** start **
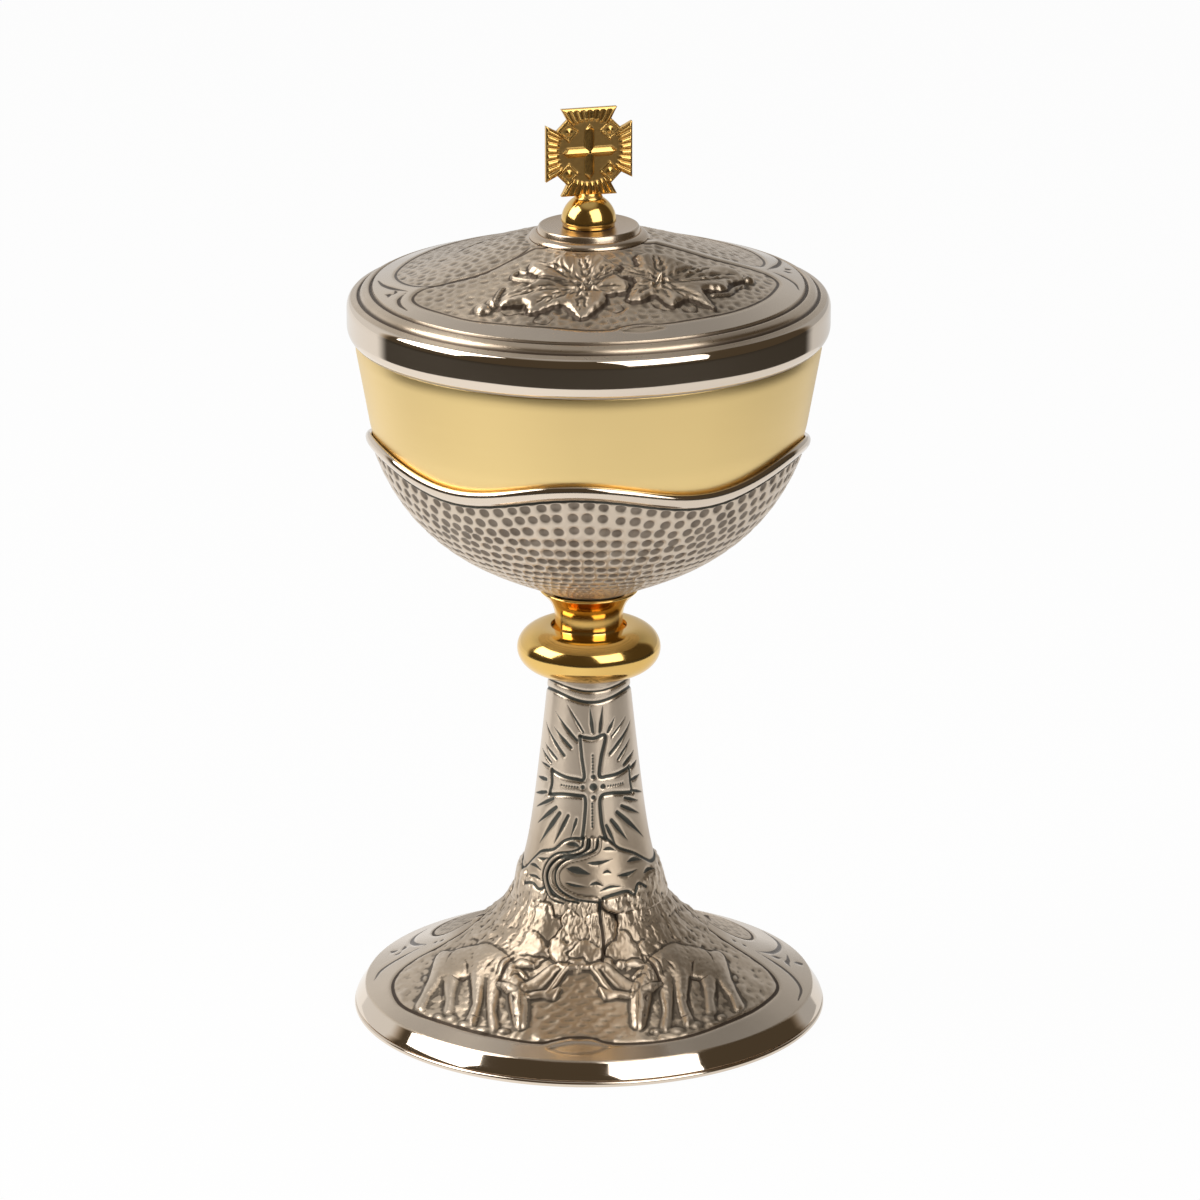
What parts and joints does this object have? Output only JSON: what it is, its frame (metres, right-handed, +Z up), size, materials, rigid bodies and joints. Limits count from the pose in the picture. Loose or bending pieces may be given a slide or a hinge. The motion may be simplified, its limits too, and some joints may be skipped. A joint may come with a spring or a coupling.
{
  "type": "lidded chalice",
  "caption": "Two-tone lidded chalice: gilt cup in a hammered silver holder on a gilt knop, silver stem and wide foot, with a lift-off domed lid topped by a gilt ball and cross.",
  "frame": {"origin": "centre of the foot's underside, on the surface that the chalice stands on", "axes": "+Z up along the axis of foot, stem and cup; -Y is the front, the side with the chased picture"},
  "size_m": [0.12, 0.12, 0.2348],
  "materials": {
    "antique_silver": "silver plate on brass, chased and hammered, dark in the recesses, satin on the high spots",
    "polished_silver": "silver plate on brass, bright polished",
    "satin_gold": "gold plate on brass, satin",
    "polished_gold": "gold plate on brass, bright polished",
    "antique_gold": "gold plate on a brass casting, dark in the recesses",
    "plain_brass": "turned brass",
    "plain_steel": "zinc-plated steel"
  },
  "bodies": {
    "cup": {"foot_ring": "polished_silver", "foot_shell": "antique_silver", "knop": "polished_gold", "neck_collar": "polished_gold", "calyx": "antique_silver", "cup_bowl": "satin_gold", "cup_boss": "plain_brass", "tie_rod": "plain_steel", "foot_washer": "plain_steel", "spring_washer": "plain_steel", "tie_nut": "plain_steel"},
    "lid": {"lid_shell": "antique_silver", "lid_skirt": "satin_gold", "lid_boss": "polished_silver", "finial_ball": "polished_gold", "finial_cross": "antique_gold", "finial_stud": "plain_steel", "finial_washer": "plain_steel", "finial_nut": "plain_steel"}
  },
  "joints": [
    {"name": "lid_lift", "type": "slide", "parent": "cup", "child": "lid", "axis": [0, 0, 1], "range_m": [0, 0.09]}
  ]
}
** end **
▶ [Goal]:
All of the lines above need to be given again exactly.

▶ [Result of this exercise]:
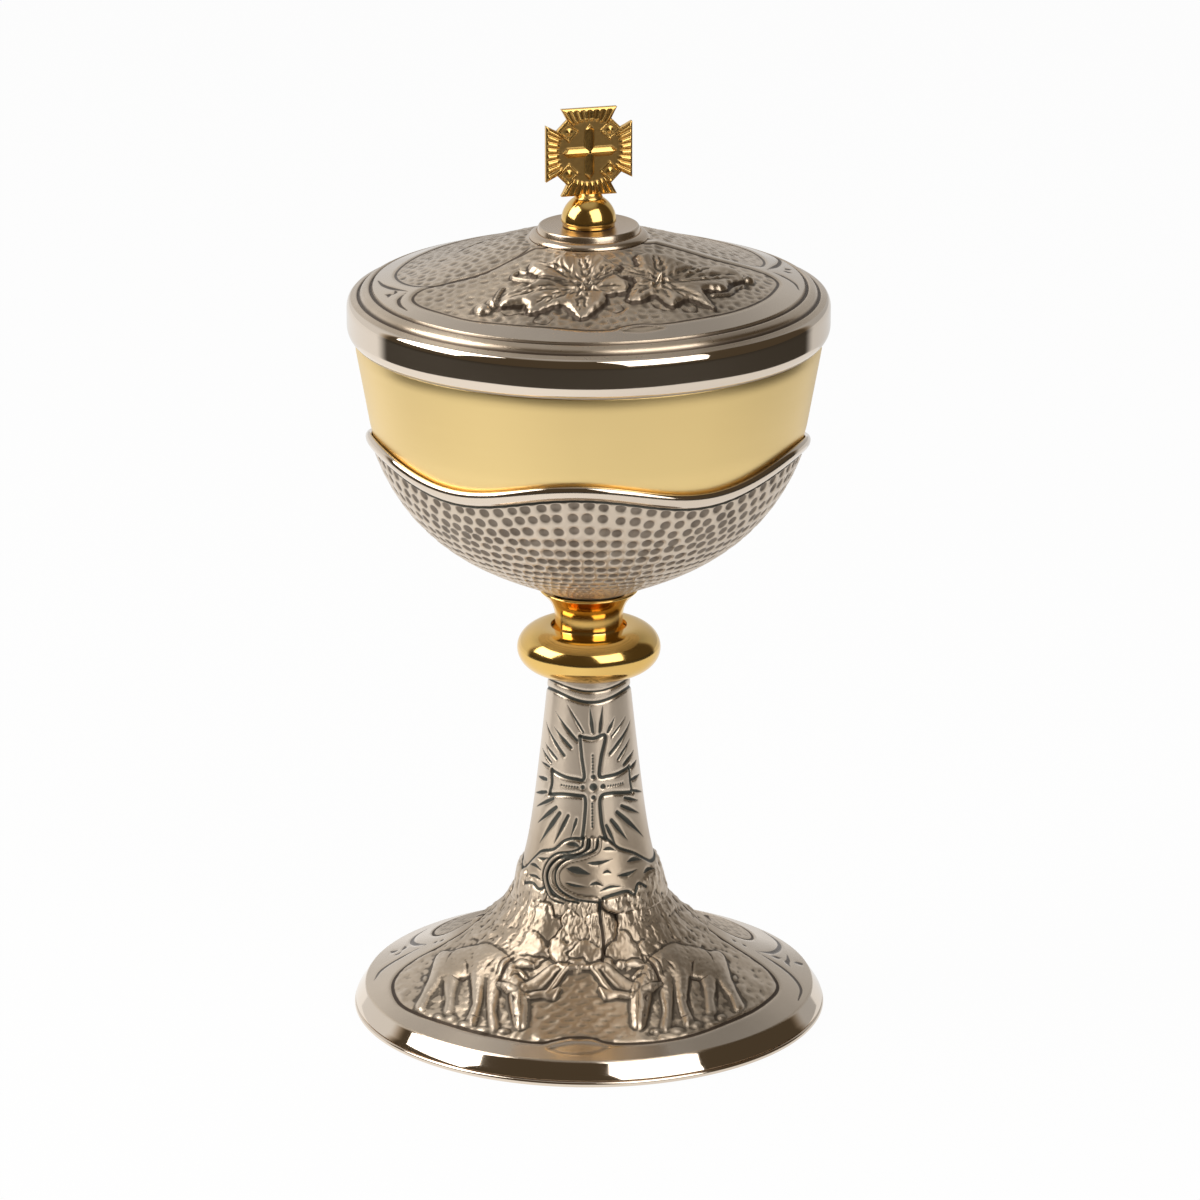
What parts and joints does this object have? Output only JSON: what it is, its frame (metres, right-handed, +Z up), size, materials, rigid bodies and joints. Limits count from the pose in the picture. Loose or bending pieces may be given a slide or a hinge. The motion may be simplified, its limits too, and some joints may be skipped. A joint may come with a spring or a coupling.
{
  "type": "lidded chalice",
  "caption": "Two-tone lidded chalice: gilt cup in a hammered silver holder on a gilt knop, silver stem and wide foot, with a lift-off domed lid topped by a gilt ball and cross.",
  "frame": {"origin": "centre of the foot's underside, on the surface that the chalice stands on", "axes": "+Z up along the axis of foot, stem and cup; -Y is the front, the side with the chased picture"},
  "size_m": [0.12, 0.12, 0.2348],
  "materials": {
    "antique_silver": "silver plate on brass, chased and hammered, dark in the recesses, satin on the high spots",
    "polished_silver": "silver plate on brass, bright polished",
    "satin_gold": "gold plate on brass, satin",
    "polished_gold": "gold plate on brass, bright polished",
    "antique_gold": "gold plate on a brass casting, dark in the recesses",
    "plain_brass": "turned brass",
    "plain_steel": "zinc-plated steel"
  },
  "bodies": {
    "cup": {"foot_ring": "polished_silver", "foot_shell": "antique_silver", "knop": "polished_gold", "neck_collar": "polished_gold", "calyx": "antique_silver", "cup_bowl": "satin_gold", "cup_boss": "plain_brass", "tie_rod": "plain_steel", "foot_washer": "plain_steel", "spring_washer": "plain_steel", "tie_nut": "plain_steel"},
    "lid": {"lid_shell": "antique_silver", "lid_skirt": "satin_gold", "lid_boss": "polished_silver", "finial_ball": "polished_gold", "finial_cross": "antique_gold", "finial_stud": "plain_steel", "finial_washer": "plain_steel", "finial_nut": "plain_steel"}
  },
  "joints": [
    {"name": "lid_lift", "type": "slide", "parent": "cup", "child": "lid", "axis": [0, 0, 1], "range_m": [0, 0.09]}
  ]
}